Que va faire l’administration Biden ? Existe-t-il une chance que celle-ci parvienne à un accord avec l’Iran permettant le rétablissement du JCPOA ?
Le résultat le plus net de la démarche iranienne est de mettre en place une forme d’ultimatum à l’égard de Washington prenant effet en théorie fin février, comme on l’a vu, c’est-à-dire quelques semaines seulement après l’installation de la nouvelle administration américaine.

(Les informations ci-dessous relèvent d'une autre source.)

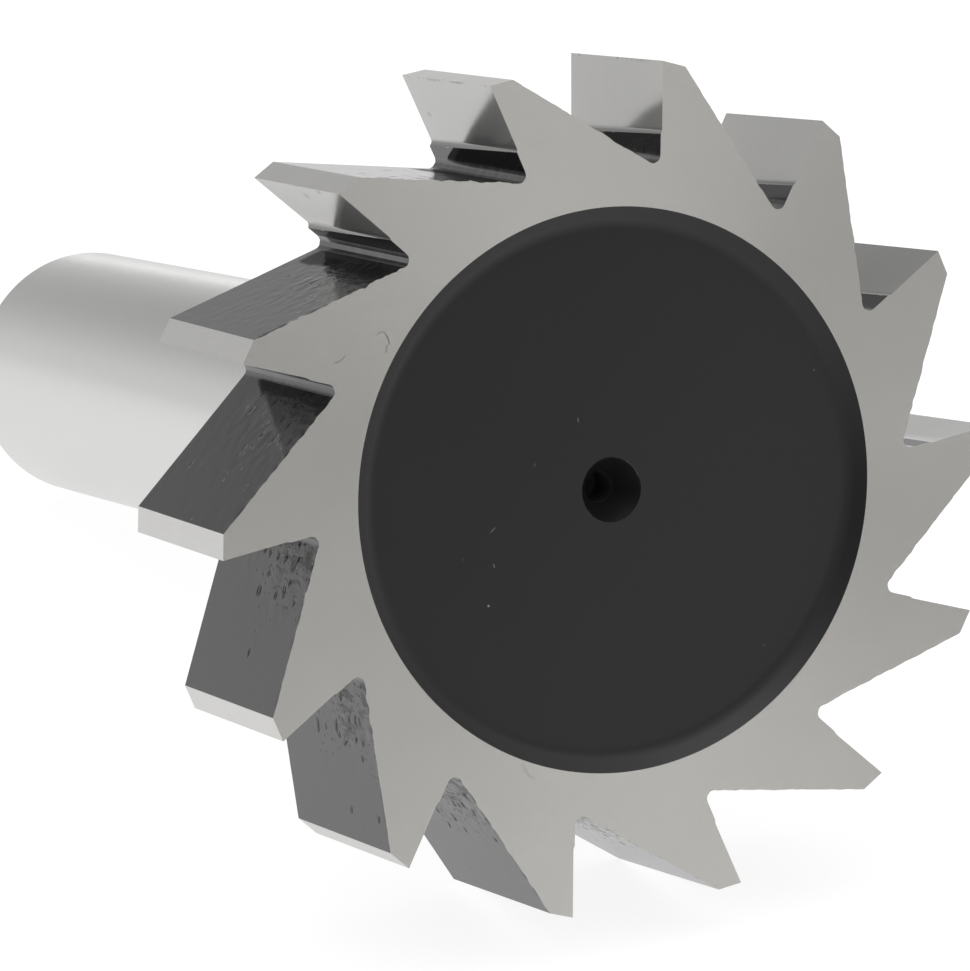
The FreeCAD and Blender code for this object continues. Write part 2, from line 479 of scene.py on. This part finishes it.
def turned_black():
    f = new_finish("turned_black")
    spot = f.place()
    rings = f.grain(f.stretched(spot, (0.3, 9, 0.3)), 1.0, 3, 0.6)
    tone = f.mixed(rings, grey(0.03), grey(0.06))
    return f.surface(Base_Color=tone, Metallic=0.0, Roughness=0.3, Normal=f.dented(rings, 0.01), IOR=1.9)


def bore_black():
    f = new_finish("bore_black")
    spot = f.place()
    rings = f.grain(f.stretched(spot, (0.3, 9, 0.3)), 1.0, 3, 0.6)
    y = f.parts(spot)[1]
    upper_right = f.fade(f.along(spot, (0.72, 0, 0.69)) + f.grain(spot, 2, 2), 1.4, 2.0)
    mouth_r, cone_end = FRONT_HOLE["mouth"], 1.85
    # wear and a painted highlight: the broken edge at the mouth is lighter at its upper right
    worn_and_lit_rim = f.fade(f.radius(spot), mouth_r - 0.02, mouth_r + 0.02) * upper_right
    # painted light: the deeper part of the hole, from the middle of the cone down the pilot, is made
    # lighter
    tone = f.mixed(f.fade(y, 0.9, cone_end), f.mixed(rings, grey(0.007), grey(0.011)), grey(0.02))
    tone = f.mixed(f.fade(y, cone_end - 0.01, cone_end + 0.01), tone, grey(0.09))
    tone = f.mixed(worn_and_lit_rim, tone, grey(0.12))
    bump = f.dented(rings, 0.005)
    return f.surface(Base_Color=tone, Metallic=0.0, Roughness=0.5, Normal=bump, IOR=1.25)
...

Était-ce la meilleure manière pour les Iraniens d’établir un dialogue fécond avec l’équipe Biden ? Evidemment, non. C’est là sans doute que la compétition entre "durs" et "modérés" a certainement joué à Téhéran. Il se trouve cependant que le camp Biden avait de toute façon affiché sa volonté d’aller vite dans une démarche de retour des États-Unis dans le JCPOA. Elle peut donc faire mouvement en application de son programme en ignorant l’ultimatum iranien. L’opération serait certes plus complexe que la signature de deux ou trois décrets présidentiels, comme M. Zarif, le brillant ministre des Affaires étrangères iranien, affecte de le penser. Cependant, on peut imaginer en effet que le nouveau président américain rétablisse par exemple des exceptions aux sanctions pour le pétrole ("waivers") et laisse de nouveau fonctionner certains flux financiers avec l’Iran. Même si nous ne serions pas immédiatement dans un scénario de "levée complète des sanctions" et de simple retour à la situation de janvier 2017, on voit mal comment les Iraniens pourraient ne pas répondre positivement à une ouverture de ce type.